句またがりのこととかだらだら考える

昨夜、後輩の小林通天閣さんと句またがりについてTwitterのリプライで話していたら、「(句またがりによる句と句の)溶接のメリット」は何でしょう、とたずねられました。

そもそも句またがりについて「句の溶接」ということを定義したのは小池光なので、立ち返って彼の「句の溶接技術」という評論を読み直してみました。(砂子屋書房の現代短歌文庫、『小池光歌集』に収録されています)

「句の溶接技術」で、小池はまず塚本邦雄の〈硝子屑硝子に還る火の中にひとしづくストラヴィンスキーの血〉の「ひとしづくストラ/ヴィンスキーの血」に対し、「四句から五句にかけて、「句またがり」らしきものがあるのは誰にでもわかる。」と述べます。

次に、板宮清治(1935年生、「歩道」の方)の〈さるすべり咲く残暑の日ばうばうと髪強ばりて午睡より覚む〉の「さるすべり/咲く残暑の日」に対し、「「句またがり」かどうかは知らないが、なにかまたがっている感触は否定できない。」と述べます。

これ、口語で歌を作ってる身からすると、「句またがり」って言っていいの?って感じが若干するけども、佐佐木幸綱がこの歌に対し、「句またがり」と明言した評を出しているようです。

小池が立てた仮説はこう。「さるすべり咲く」が「残暑の日」にひとかたまりで修飾するのだから、「さるすべり・咲く」の方が「咲く・残暑の日」よりも密接であり、密接な部分に句の切れ目が来ているから「句またがり」なのだと。

これはなんかイケそうな仮説だけど、小池自身によってすぐさま否定されます。その理屈だと「さるすべり/はなひらく夏」などでも構文上は同じだから句またがりになってしまうだろう、と。

で、小池は結局「「さるすべり・咲く残暑の日」は「句またがり」ではない。」と述べます。その後、ゴリゴリと句またがりの定義に入っていくのですが割愛。「6 「副句」」の項でさるすべりの話が復活します。副句の定義を引用しましょう。

二句をまたいで、五音ないし七音から成る意味上密接なひとまとまりが形成されている場合、これを「副句」という。

句をまたいで現れる五音や七音が、短歌定型の裏に別の定型感を感じさせる、みたいなことですかね。小池は高瀬一誌の〈とある日より花を吐きたる姪はたしかに狂いはじめし〉などに副句による「短歌らしさ」を感じると言います。

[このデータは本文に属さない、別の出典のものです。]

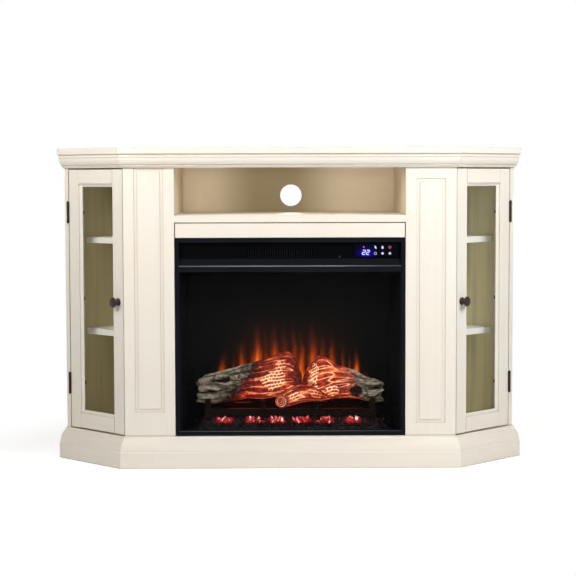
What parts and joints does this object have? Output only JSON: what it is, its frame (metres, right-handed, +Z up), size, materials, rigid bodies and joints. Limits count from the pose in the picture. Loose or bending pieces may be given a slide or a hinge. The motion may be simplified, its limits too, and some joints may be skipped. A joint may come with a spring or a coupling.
{
  "type": "corner fireplace cabinet",
  "caption": "Corner media cabinet with glazed angled side doors, an open media bay, moulded crown and base, and an electric log-fire insert with a fan heater.",
  "frame": {"origin": "middle of the bounding box, on the floor under the cabinet", "axes": "+X along the front to the viewer's right, +Y from the front to the back, +Z up"},
  "size_m": [1.2268, 0.433, 0.819],
  "materials": {
    "painted_wood": "satin antique ivory paint with a thin brown glaze in the grooves",
    "clear_glass": "clear and polished",
    "bronze": "oil-rubbed antique bronze",
    "black_steel": "fine matt black powder coat",
    "black_panel": "gloss black touch panel",
    "screen_plastic": "dark frosted screen that spreads the flame light",
    "log_resin": "cast resin with a painted bark and charred, glowing cracks",
    "ember_resin": "cast translucent resin coals",
    "cast_grate": "matt black",
    "bright_steel": "plated",
    "motor_steel": "plain zinc plate",
    "fan_metal": "plain rolled sheet",
    "element_ceramic": "unglazed ceramic with a metal rim",
    "board_laminate": "green solder-resist laminate",
    "black_plastic": "moulded"
  },
  "bodies": {
    "cabinet": {"top_board": "painted_wood", "bottom_board": "painted_wood", "side_panel_left": "painted_wood", "side_panel_right": "painted_wood", "divider_left": "painted_wood", "divider_right": "painted_wood", "back_panel": "painted_wood", "media_shelf": "painted_wood", "apron_rail": "painted_wood", "header_rails": "painted_wood", "base_rails": "painted_wood", "pilaster_left": "painted_wood", "pilaster_right": "painted_wood", "crown_front": "painted_wood", "crown_left": "painted_wood", "crown_right": "painted_wood", "plinth_front": "painted_wood", "plinth_left": "painted_wood", "plinth_right": "painted_wood", "side_shelves": "painted_wood", "shelf_pins": "bright_steel", "door_catches": "black_plastic", "hinge_frames": "bronze", "trim_frame": "black_steel", "control_fascia": "black_steel", "outlet_grille": "black_steel", "firebox_casing": "black_steel", "chamber_liner": "black_steel", "front_glass": "clear_glass", "flame_screen": "screen_plastic", "control_panel": "black_panel", "ember_bed": "ember_resin", "log_grate": "cast_grate", "left_log": "log_resin", "right_log": "log_resin", "front_log": "log_resin", "spindle_motor": "motor_steel", "circuit_boards": "board_laminate", "heater_duct": "black_steel", "heating_element": "element_ceramic", "blower_motor": "motor_steel", "cord_gland": "black_plastic"},
    "door_left": {"latch_stile_left": "painted_wood", "hinge_stile_left": "painted_wood", "top_rail_left": "painted_wood", "bottom_rail_left": "painted_wood", "glass_bead_left": "painted_wood", "door_glass_left": "clear_glass", "knob_left": "bronze", "hinge_leaves_left": "bronze"},
    "door_right": {"latch_stile_right": "painted_wood", "hinge_stile_right": "painted_wood", "top_rail_right": "painted_wood", "bottom_rail_right": "painted_wood", "glass_bead_right": "painted_wood", "door_glass_right": "clear_glass", "knob_right": "bronze", "hinge_leaves_right": "bronze"},
    "spindle": {"flame_spindle": "bright_steel"},
    "blower": {"blower_wheel": "fan_metal"}
  },
  "joints": [
    {"name": "door_left_hinge", "type": "hinge", "parent": "cabinet", "child": "door_left", "pos_m": [-0.58527, -0.03404, 0.424], "axis": [0, 0, -1], "range_deg": [0, 110]},
    {"name": "door_right_hinge", "type": "hinge", "parent": "cabinet", "child": "door_right", "pos_m": [0.58527, -0.03404, 0.424], "axis": [0, 0, 1], "range_deg": [0, 110]},
    {"name": "spindle_turn", "type": "hinge", "parent": "cabinet", "child": "spindle", "pos_m": [0, -0.0215, 0.176], "axis": [1, 0, 0], "continuous": true},
    {"name": "blower_turn", "type": "hinge", "parent": "cabinet", "child": "blower", "pos_m": [0, -0.0715, 0.5445], "axis": [1, 0, 0], "continuous": true}
  ]
}
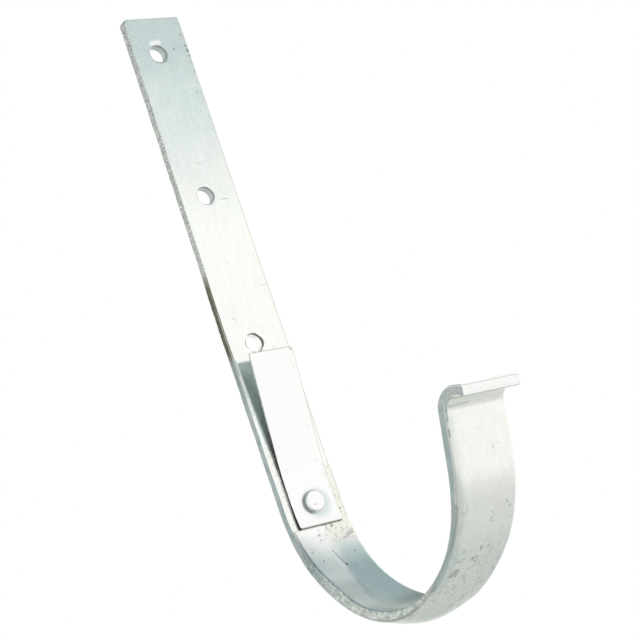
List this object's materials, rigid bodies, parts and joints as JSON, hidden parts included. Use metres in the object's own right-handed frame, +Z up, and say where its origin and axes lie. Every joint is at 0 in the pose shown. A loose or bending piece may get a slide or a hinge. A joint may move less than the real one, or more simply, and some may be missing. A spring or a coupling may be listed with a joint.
{
  "type": "gutter bracket",
  "caption": "Flat steel bar bent into a half-round hook that carries a rain gutter, with screw holes in its stem and a riveted strap to fold over the gutter's back edge.",
  "frame": {"origin": "centre of the middle screw hole, on the stem's back face", "axes": "+Z up along the stem, +X from the wall towards the gutter's front edge, Y along the gutter"},
  "size_m": [0.1241, 0.025, 0.2566],
  "materials": {
    "galvanised_bar": "hot-dip galvanised, dull and faintly mottled",
    "galvanised_sheet": "galvanised sheet, pale and smooth",
    "galvanised_rivet": "galvanised, satin"
  },
  "bodies": {
    "root": {"hook_bar": "galvanised_bar", "retaining_strap": "galvanised_sheet", "rivet": "galvanised_rivet"}
  },
  "joints": []
}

「8 結び」の部分で小池は、「破調=音楽的リズム的要請による、短歌らしさの破壊」であるのに対し、「句の溶接=意味的要請から来る短歌らしさの破壊」であると述べます。

小節のしきりの壁が意味性によっておびやかされ、侵犯される。これはいわば日本語を理解するものだけが感じとる不自然さである。

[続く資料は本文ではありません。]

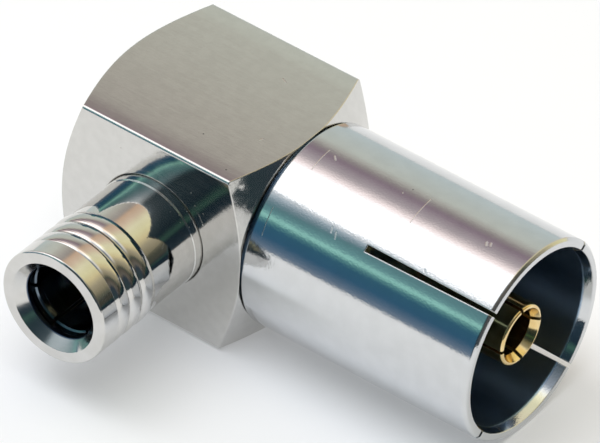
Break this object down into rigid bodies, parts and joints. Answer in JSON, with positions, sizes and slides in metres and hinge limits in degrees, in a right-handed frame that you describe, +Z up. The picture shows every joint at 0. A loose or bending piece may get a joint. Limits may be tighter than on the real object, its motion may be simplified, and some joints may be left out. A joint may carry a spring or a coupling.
{
  "type": "right-angle coaxial adapter, snap-fit plug to slotted 9.5 mm class socket",
  "caption": "Right-angle metal coaxial adapter: a square bar block carries a small snap-fit barrel and, at 90 degrees, a large slotted sleeve round a gold centre socket.",
  "frame": {"origin": "On the block's rest face, under the point where the sleeve's axis and the barrel's axis cross.", "axes": "+X along the sleeve's axis toward its mouth, -Y along the snap-fit barrel's axis toward its tip, +Z up from the block's rest face."},
  "size_m": [0.0239, 0.0179, 0.0106],
  "materials": {
    "block_nickel": "nickel plate over brass, satin with fine drawn grain",
    "sleeve_nickel": "nickel plate over turned brass, bright with light handling scratches",
    "barrel_nickel": "nickel plate over turned brass, bright",
    "collet_nickel": "nickel plate over spring copper alloy",
    "contact_gold": "bright gold plate over spring copper alloy",
    "bead_plastic": "waxy white fluoroplastic",
    "solder": "bright tin alloy fillet"
  },
  "bodies": {
    "root": {"body_block": "block_nickel", "outer_sleeve": "sleeve_nickel", "sleeve_bead": "bead_plastic", "socket_contact": "contact_gold", "rear_cap": "block_nickel", "cap_disc": "bead_plastic", "snap_barrel": "barrel_nickel", "spring_collet": "collet_nickel", "snap_bead": "bead_plastic", "snap_contact": "contact_gold", "solder_joint": "solder"}
  },
  "joints": []
}
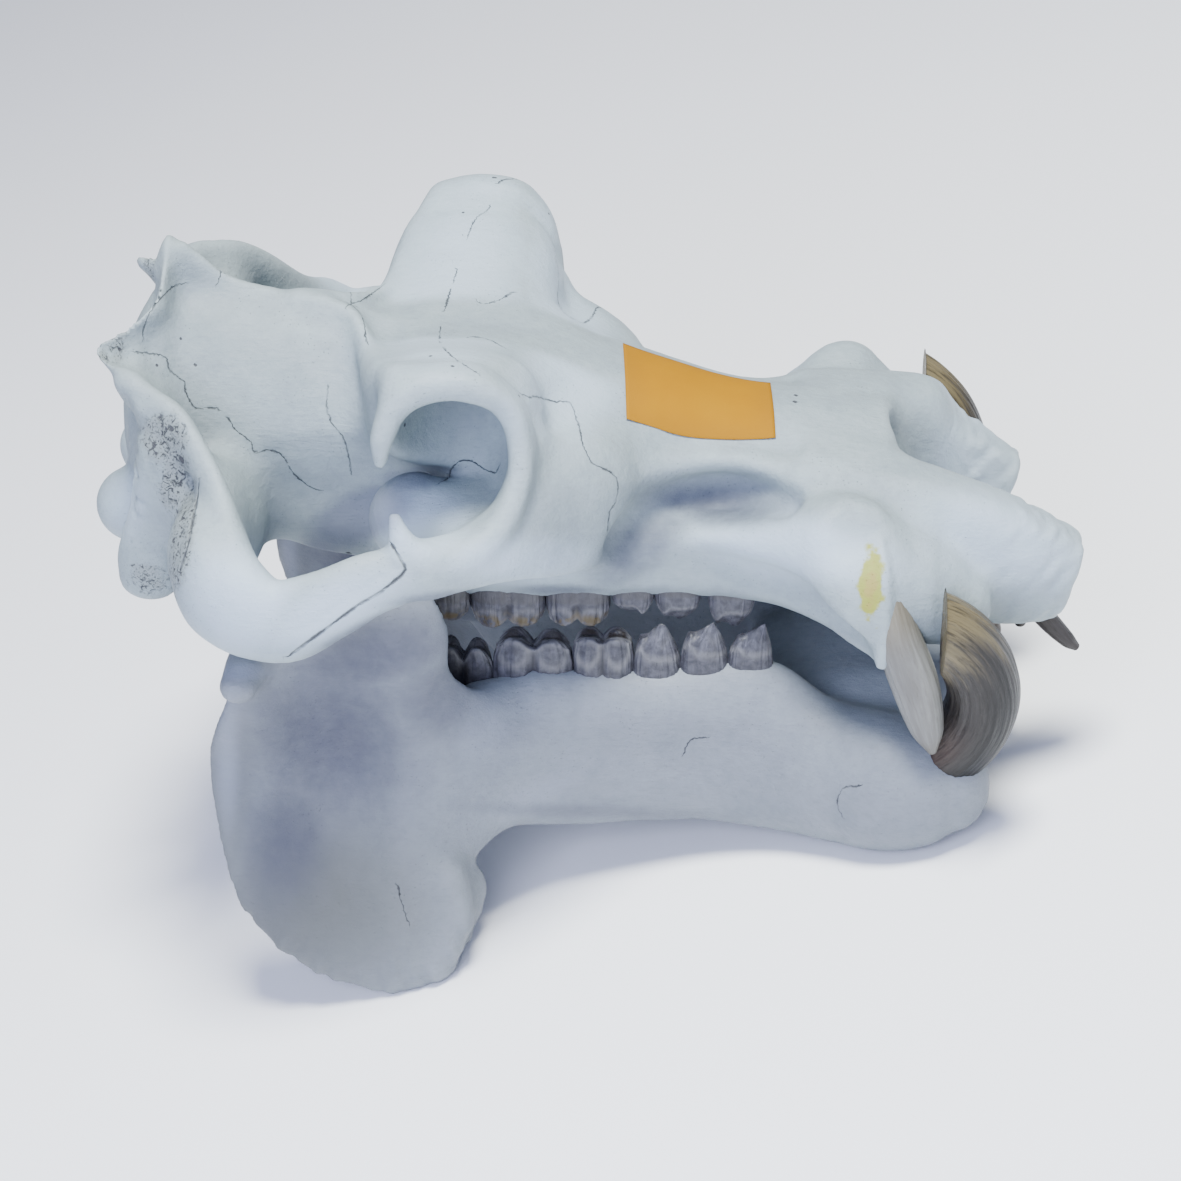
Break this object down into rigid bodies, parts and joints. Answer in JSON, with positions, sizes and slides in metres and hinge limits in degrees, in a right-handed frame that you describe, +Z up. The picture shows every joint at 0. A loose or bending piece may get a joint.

なるほどなあ。この文章が書かれたのは昭和56年、すなわち1981年です。短歌の口語化が進んでいくのは80年代後半のことだろうから、少し感覚が違うのかもなあ。小池光は塚本邦雄の

シェラザードならず 夕餉に紅海のかたちの腸詰をささぐるは

に対して、「詰」が「ズ・メ」と切れていることに面白さを見出しながら、「もっとも程度のはなはだしい「句またがり」の例で、これ以上強大な溶接力をもった句と句の関係は、考えられない。」と述べます。

この小池論のすばらしいところは、句またがりの程度が激しければ激しいほど、句と句の溶接は強くなる(=句の切れ目が見えなくなる)ということを述べていることです。これはよくわかる感覚で、前掲の歌を読むときに「かたちのちょうず、めをささぐるは」と一呼吸入れるような読み方になるのではなくて、一息に「かたちのちょうずめをささぐるは」と読み下すようになるということですね。これが「句の溶接」。

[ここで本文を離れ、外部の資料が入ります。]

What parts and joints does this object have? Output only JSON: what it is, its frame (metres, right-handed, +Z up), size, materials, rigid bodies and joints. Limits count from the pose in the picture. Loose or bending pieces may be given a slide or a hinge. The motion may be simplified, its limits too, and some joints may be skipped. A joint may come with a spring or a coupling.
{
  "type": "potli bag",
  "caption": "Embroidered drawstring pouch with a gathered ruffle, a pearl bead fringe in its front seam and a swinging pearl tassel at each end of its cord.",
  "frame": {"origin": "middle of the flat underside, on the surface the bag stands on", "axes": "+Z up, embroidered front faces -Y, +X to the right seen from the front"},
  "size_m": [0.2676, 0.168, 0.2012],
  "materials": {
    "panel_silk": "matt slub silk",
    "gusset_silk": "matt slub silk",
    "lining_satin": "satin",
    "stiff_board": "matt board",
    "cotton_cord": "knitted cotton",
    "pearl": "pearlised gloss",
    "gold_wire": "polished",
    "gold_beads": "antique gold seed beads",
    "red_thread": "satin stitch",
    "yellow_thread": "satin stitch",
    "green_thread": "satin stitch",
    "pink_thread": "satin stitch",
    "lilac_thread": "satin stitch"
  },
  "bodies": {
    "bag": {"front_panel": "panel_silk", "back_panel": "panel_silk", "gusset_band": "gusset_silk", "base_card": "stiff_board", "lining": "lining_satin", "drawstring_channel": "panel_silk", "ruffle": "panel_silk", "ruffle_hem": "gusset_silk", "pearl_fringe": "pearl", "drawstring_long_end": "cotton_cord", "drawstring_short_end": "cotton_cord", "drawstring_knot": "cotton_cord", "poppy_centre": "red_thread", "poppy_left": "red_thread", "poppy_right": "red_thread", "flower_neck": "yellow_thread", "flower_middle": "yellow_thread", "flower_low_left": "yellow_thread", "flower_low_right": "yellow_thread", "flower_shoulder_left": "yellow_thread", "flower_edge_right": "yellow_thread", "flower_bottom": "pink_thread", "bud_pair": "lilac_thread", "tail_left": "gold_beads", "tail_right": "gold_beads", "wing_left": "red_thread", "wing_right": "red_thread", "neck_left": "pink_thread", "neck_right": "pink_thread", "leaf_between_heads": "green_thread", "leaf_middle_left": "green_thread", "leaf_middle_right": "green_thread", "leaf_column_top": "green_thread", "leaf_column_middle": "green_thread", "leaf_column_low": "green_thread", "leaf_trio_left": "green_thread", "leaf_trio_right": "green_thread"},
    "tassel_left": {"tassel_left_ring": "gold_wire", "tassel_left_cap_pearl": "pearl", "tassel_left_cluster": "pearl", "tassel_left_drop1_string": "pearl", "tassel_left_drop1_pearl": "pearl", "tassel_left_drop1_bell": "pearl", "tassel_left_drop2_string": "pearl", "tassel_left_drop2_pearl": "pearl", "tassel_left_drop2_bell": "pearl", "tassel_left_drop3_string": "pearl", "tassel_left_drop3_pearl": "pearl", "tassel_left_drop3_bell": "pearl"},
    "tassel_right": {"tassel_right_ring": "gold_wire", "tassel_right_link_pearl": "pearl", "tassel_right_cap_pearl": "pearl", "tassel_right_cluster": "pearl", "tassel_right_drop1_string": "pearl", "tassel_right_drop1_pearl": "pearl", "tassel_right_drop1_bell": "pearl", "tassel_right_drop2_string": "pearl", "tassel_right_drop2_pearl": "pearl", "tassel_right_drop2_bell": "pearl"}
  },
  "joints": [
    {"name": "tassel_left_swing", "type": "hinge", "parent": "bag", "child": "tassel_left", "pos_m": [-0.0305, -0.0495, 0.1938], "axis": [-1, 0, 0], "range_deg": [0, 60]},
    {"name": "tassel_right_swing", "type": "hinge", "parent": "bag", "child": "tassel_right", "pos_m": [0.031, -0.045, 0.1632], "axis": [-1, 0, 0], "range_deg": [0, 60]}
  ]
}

小池は「不自然さ」だと言うけれど、こういう句またがりはいまやわりかし定型化してきて、よく見るので読む側も慣れてきている感があります。

冒頭の後輩からの問いにもどると、「句の溶接」は、本来もつ短歌定型のリズムと、句またがりのリズムを複線的に存在させることができる、ということにメリットがあるのだろうと思います。それは一見「短歌らしさ」の破壊に見えるだろうし、実際そうなのだと思うけれど、「短歌であること」や、「短歌定型」の破壊ではないんじゃないか、と思います。むしろそれらを拡張するような行為なのでしょう。

まあ長々と書きましたけど、句またがりは楽しいです。あと評論で書こうと考えていたこと半分ぐらい小池光に書かれててビビりました。